Said Tuku: “We are releasing the single ‘Matope’ first on iTunes together with teasers of all the other songs. So people can buy the single and sample the other tracks as they await the actual release where they will be able to then buy the songs.”
Tuku said the official launch would likely be at Pakare Paye.
“We will host a media and stakeholders unveiling here before year-end and then launch the album in January. When we do the launch the CDs will be available for purchase here as has been the trend all along.”

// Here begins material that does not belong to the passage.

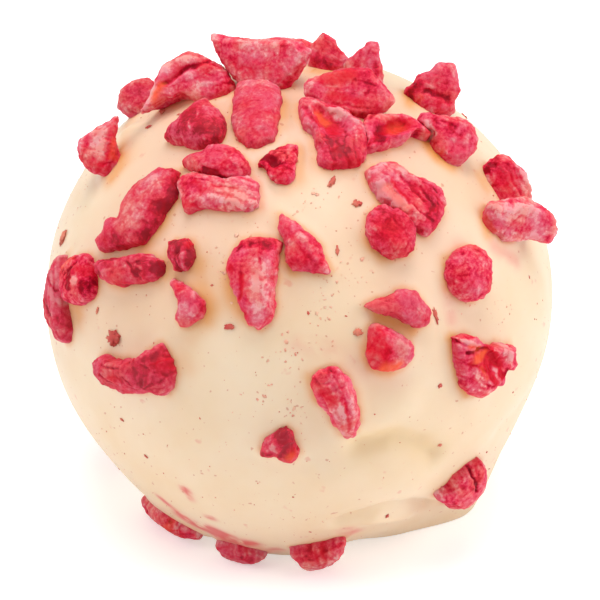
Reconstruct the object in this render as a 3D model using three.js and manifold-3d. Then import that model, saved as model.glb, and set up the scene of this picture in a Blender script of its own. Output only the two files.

Tuku proves that he is more than just an entertainer in the 10-track effort as he preaches the Word of God in “Dehenya”, “Mahara” and Inyasha”. Mtukudzi says he is simply “preaching common sense”.
“The Bible is book of common sense, it is not complicated,” he said.
His commitment to mankind’s social condition continues in the rest of the album with “Wanza Sorry”, “Inombotanga Sei?” and “Uchatinhei?”
Xmas treat for rural folk
With the artiste having finished recording his 66th album, in a year that he turned 65-years-old and added what he ranks as one of his biggest awards to his chockfull cabinet, The Africa Legend Award, the singer is planning a mega bash in his home province of Mashonaland Central.
Tuku’s rural home is 123km from Harare along the Bindura-Mt Darwin Highway, just before Madziva.
He has invited several upcoming bands from that province to showcase their talent on the day. With them will be established stars Jah Prayzah, Suluman Chimbetu, Tocky Vibes and Mokoomba, among many others —depending on availability on the day.
“Tinenge tiriko Kwamutumba, Pakasimbwi musiwa 24 December tichifadza hama neshamwari pachigochewa nekumwa,” said Mtukudzi.